GIVEN REQUEST = Give back, exactly as it appears, the run of lines opening with the one containing "on the X axis" and closing with the one containing "bpy.context.scene.collection.objects.link(empty)". Nothing outside that run should appear.

MATERIAL =
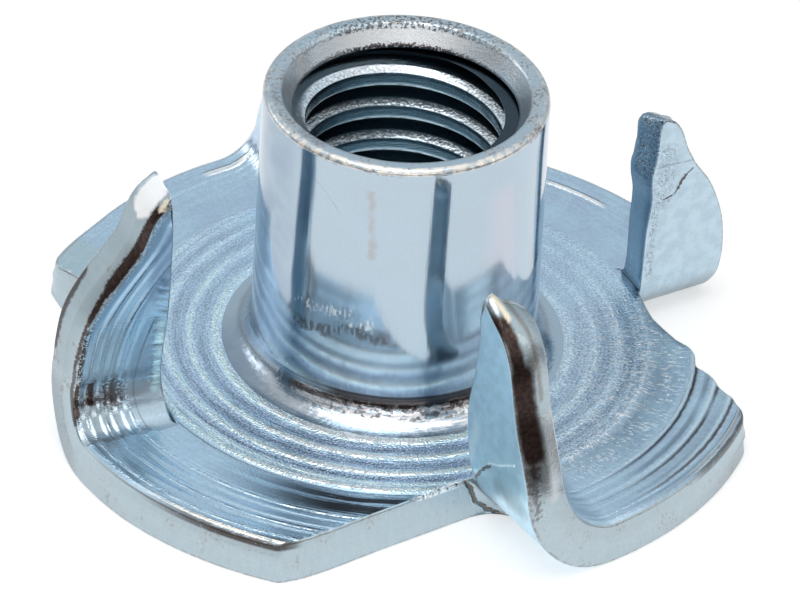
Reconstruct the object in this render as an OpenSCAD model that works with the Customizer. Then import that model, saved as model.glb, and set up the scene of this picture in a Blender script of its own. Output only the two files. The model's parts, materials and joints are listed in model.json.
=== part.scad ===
// Tee nut with four prongs, pressed and drawn from one disc of sheet steel.
// The barrel is drawn up out of the middle of the disc and tapped for an M6
// screw. Each prong is slit free along a chord of the disc, and the flap is
// rolled up about a radial line, so its back keeps the curve of the disc's rim.
// Frame: +Z along the thread, origin at the centre of the flange's flat
// underside, bend lines of the prongs on the X and Y axes.

/* [Flange] */
// Diameter of the disc
flange_d = 19; // [17.5:0.1:22]
// Thickness of the sheet
sheet_t = 1.1; // [0.8:0.05:1.3]
// Rounding of the disc's corners, where the slits run out at its rim
corner_round = 0.3; // [0.1:0.05:0.6]

/* [Barrel] */
// Outside diameter of the barrel
barrel_d = 7.3; // [7:0.1:8.4]
// Overall height, from the flange's underside to the barrel's rim
overall_h = 8.65; // [7:0.05:14]
// Fillet between the barrel and the flange
base_fillet = 0.7; // [0.2:0.05:1]
// Rounding of the barrel's outer rim
rim_round = 0.2; // [0.05:0.05:0.35]

/* [Bore] */
// Minor diameter of the thread, which is the bore's plain wall
bore_d = 5; // [4.5:0.05:5.4]
// Diameter of the countersink at the rim
mouth_d = 6.3; // [5.8:0.05:6.5]
// Full angle of the countersink
mouth_angle = 60; // [50:5:90]
// Radius over which the underside turns into the bore
entry_r = 1; // [0.4:0.05:1.2]

/* [Prongs] */
// Number of prongs
prong_count = 4; // [3:1:5]
// Distance from the thread's axis to the slit that frees a prong
slit_dist = 6.5; // [5.6:0.05:7]
// Inside radius of the bend
bend_r = 1; // [0.8:0.05:1.6]
// How far the slit and the bend start before the radial line
slit_lead = 0.5; // [0.2:0.05:0.8]
// Rounding of the prong's tip
tip_round = 0.25; // [0.1:0.05:0.5]

/* [Hidden] */
$fn = 96;
zinc = [0.71, 0.78, 0.84];
eps = 0.01;

flange_r = flange_d / 2;
barrel_r = barrel_d / 2;
bore_r = bore_d / 2;
mouth_r = mouth_d / 2;
mouth_depth = (mouth_r - bore_r) / tan(mouth_angle / 2);

// Centre of a corner's rounding, which touches the slit and the rim from inside
corner_x = slit_dist - corner_round;
corner_y = -sqrt(pow(flange_r - corner_round, 2) - pow(corner_x, 2));
corner_turn = atan2(corner_y, corner_x);
// Bend: outer radius, and the radius of the sheet's middle, which keeps its length
bend_out = bend_r + sheet_t;
bend_mid = bend_r + sheet_t / 2;
// Height of the rim circle's centre, once the flap that carries it stands upright
curve_z = sheet_t / 2 + bend_mid + slit_lead - bend_mid * PI / 2;
// Centre of the tip's rounding, which touches the slit and the rim circle
tip_x = slit_dist + tip_round;
tip_z = curve_z + sqrt(pow(flange_r - tip_round, 2) - pow(tip_x, 2));
tip_lean = atan2(tip_z - curve_z, tip_x);

// Half section of the disc with its drawn barrel
module section() {
    difference() {
        union() {
            square([flange_r, sheet_t]);
            square([barrel_r, overall_h]);
            translate([barrel_r, sheet_t]) inside_corner(base_fillet);
        }
        translate([-eps, -eps]) square([bore_r + eps, overall_h + 2 * eps]);
        translate([bore_r, 0]) inside_corner(entry_r);
        translate([barrel_r, overall_h]) rotate(180) inside_corner(rim_round);
        countersink();
    }
}

// What a round corner leaves of a square one: fills or cuts a corner at the origin
module inside_corner(r) {
    difference() {
        translate([-eps, -eps]) square(r + eps);
        translate([r, r]) circle(r);
    }
}

// Half section of the cone cut into the rim
module countersink() {
    polygon([
        [0, overall_h - mouth_depth],
        [bore_r, overall_h - mouth_depth],
        [mouth_r, overall_h],
        [mouth_r, overall_h + eps],
        [0, overall_h + eps]
    ]);
}

// The part of the disc that a slit frees, on the clockwise side of the X axis
module slit_off() {
    translate([slit_dist, slit_lead - flange_r, -eps])
        cube([flange_r, flange_r, sheet_t + 2 * eps]);
}

// What the rounding takes off the disc's corner, at the end of the slit
module corner_off() {
    translate([corner_x, corner_y, -eps])
        linear_extrude(sheet_t + 2 * eps) difference() {
            polygon([
                [0, 0],
                2 * corner_round * [cos(corner_turn), sin(corner_turn)],
                [2 * corner_round, 2 * corner_round * sin(corner_turn)],
                [2 * corner_round, 0]
            ]);
            circle(corner_round);
        }
}

// Sheet rolled up about a line along X: a quarter bend and an upright wall
module rolled_sheet() {
    translate([slit_dist, slit_lead, sheet_t + bend_r]) {
        intersection() {
            rotate([0, 90, 0]) difference() {
                cylinder(r = bend_out, h = flange_r);
                translate([0, 0, -eps]) cylinder(r = bend_r, h = flange_r + 2 * eps);
            }
            translate([0, -bend_out - eps, -bend_out - eps])
                cube([flange_r, bend_out + eps, bend_out + eps]);
        }
        translate([0, -bend_out, 0]) cube([flange_r, sheet_t, flange_r]);
    }
}

// Side view of the prong: the rim's circle on its back, rounded over at the tip
module horn() {
    translate([0, slit_lead + eps, 0]) rotate([90, 0, 0])
        linear_extrude(bend_out + 2 * eps) {
            intersection() {
                translate([0, curve_z]) circle(flange_r);
                translate([tip_x, tip_z]) below_tip();
            }
            translate([tip_x, tip_z]) circle(tip_round);
        }
}

// Everything below the two radii that bound the tip's rounding
module below_tip() {
    polygon([
        [0, 0],
        [-flange_d, 0],
        [-flange_d, -flange_d],
        [flange_d, -flange_d],
        flange_d * [cos(tip_lean), sin(tip_lean)]
    ]);
}

// One prong, with its bend line on the X axis
module prong() {
    intersection() {
        rolled_sheet();
        horn();
    }
}

module tee_nut() {
    color(zinc) union() {
        difference() {
            rotate_extrude() section();
            for (i = [0 : prong_count - 1]) rotate(i * 360 / prong_count) {
                slit_off();
                corner_off();
            }
        }
        for (i = [0 : prong_count - 1]) rotate(i * 360 / prong_count) prong();
    }
}

tee_nut();
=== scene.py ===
"""Looks of the tee nut: a pressed flange with four rolled prongs, a drawn barrel and its thread."""

import json
import math
from collections import namedtuple

import bmesh
import bpy
import numpy as np
from mathutils import Matrix, Vector
from mathutils.geometry import delaunay_2d_cdt


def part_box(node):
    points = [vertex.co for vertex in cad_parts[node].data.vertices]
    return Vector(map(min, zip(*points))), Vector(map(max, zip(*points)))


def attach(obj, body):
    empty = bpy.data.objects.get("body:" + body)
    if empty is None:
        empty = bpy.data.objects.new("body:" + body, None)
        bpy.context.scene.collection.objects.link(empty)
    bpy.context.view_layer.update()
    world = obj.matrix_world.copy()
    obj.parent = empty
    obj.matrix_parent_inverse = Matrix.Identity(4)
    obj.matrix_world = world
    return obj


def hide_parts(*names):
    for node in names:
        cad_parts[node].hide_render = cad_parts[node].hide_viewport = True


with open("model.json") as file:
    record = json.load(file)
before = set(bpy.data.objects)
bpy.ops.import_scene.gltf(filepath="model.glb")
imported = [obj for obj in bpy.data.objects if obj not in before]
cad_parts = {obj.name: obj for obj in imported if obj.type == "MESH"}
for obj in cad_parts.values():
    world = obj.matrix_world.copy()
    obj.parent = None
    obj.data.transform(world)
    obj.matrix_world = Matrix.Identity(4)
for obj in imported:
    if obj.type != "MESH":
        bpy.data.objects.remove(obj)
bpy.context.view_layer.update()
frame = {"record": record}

# ================================================================ sizes, in millimetres

MM = 0.001
MOUNTS = {m["name"]: m for m in frame["record"]["mounts"]}
LOW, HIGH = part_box("tee_nut")

FLANGE_R = (HIGH.x - LOW.x) / 2 / MM
HEIGHT = HIGH.z / MM
BORE_R = MOUNTS["thread"]["dims"]["r_mm"]
BARREL_R = MOUNTS["barrel"]["dims"]["r_mm"]

SHEET_T = 1.1

FLANGE_FROM = 4.42          # the flat sheet runs from here, past the fillet, to the rim
BASE_FILLET = 0.7
DRAFT = 0.04                # the barrel is this much wider at its foot and narrower at its rim
RIM_ROUND = 0.17
MOUTH_R = 3.16
LIP_R = 2.85
LIP_Z = HEIGHT - 0.56
CROWN = (MOUTH_R + 0.06, HEIGHT - 0.005)        # where the rim starts to fall into the mouth
MOUTH = (MOUTH_R, HEIGHT - 0.03)                # where the mouth's bevel starts
SHELF_Z = LIP_Z - 0.1       # the bore's wall ends here, past the lip's rounding
ENTRY_R = 1.0

PITCH = 1.0
THREAD_ROOT_R = 3.0
SLEEVE_R = 3.08             # outside of the thread's own piece, which lies against the bore's wall
SLEEVE_GAP = 0.01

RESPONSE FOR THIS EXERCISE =
// One prong, with its bend line on the X axis
module prong() {
    intersection() {
        rolled_sheet();
        horn();
    }
}

module tee_nut() {
    color(zinc) union() {
        difference() {
            rotate_extrude() section();
            for (i = [0 : prong_count - 1]) rotate(i * 360 / prong_count) {
                slit_off();
                corner_off();
            }
        }
        for (i = [0 : prong_count - 1]) rotate(i * 360 / prong_count) prong();
    }
}

tee_nut();
=== scene.py ===
"""Looks of the tee nut: a pressed flange with four rolled prongs, a drawn barrel and its thread."""

import json
import math
from collections import namedtuple

import bmesh
import bpy
import numpy as np
from mathutils import Matrix, Vector
from mathutils.geometry import delaunay_2d_cdt


def part_box(node):
    points = [vertex.co for vertex in cad_parts[node].data.vertices]
    return Vector(map(min, zip(*points))), Vector(map(max, zip(*points)))


def attach(obj, body):
    empty = bpy.data.objects.get("body:" + body)
    if empty is None:
        empty = bpy.data.objects.new("body:" + body, None)
        bpy.context.scene.collection.objects.link(empty)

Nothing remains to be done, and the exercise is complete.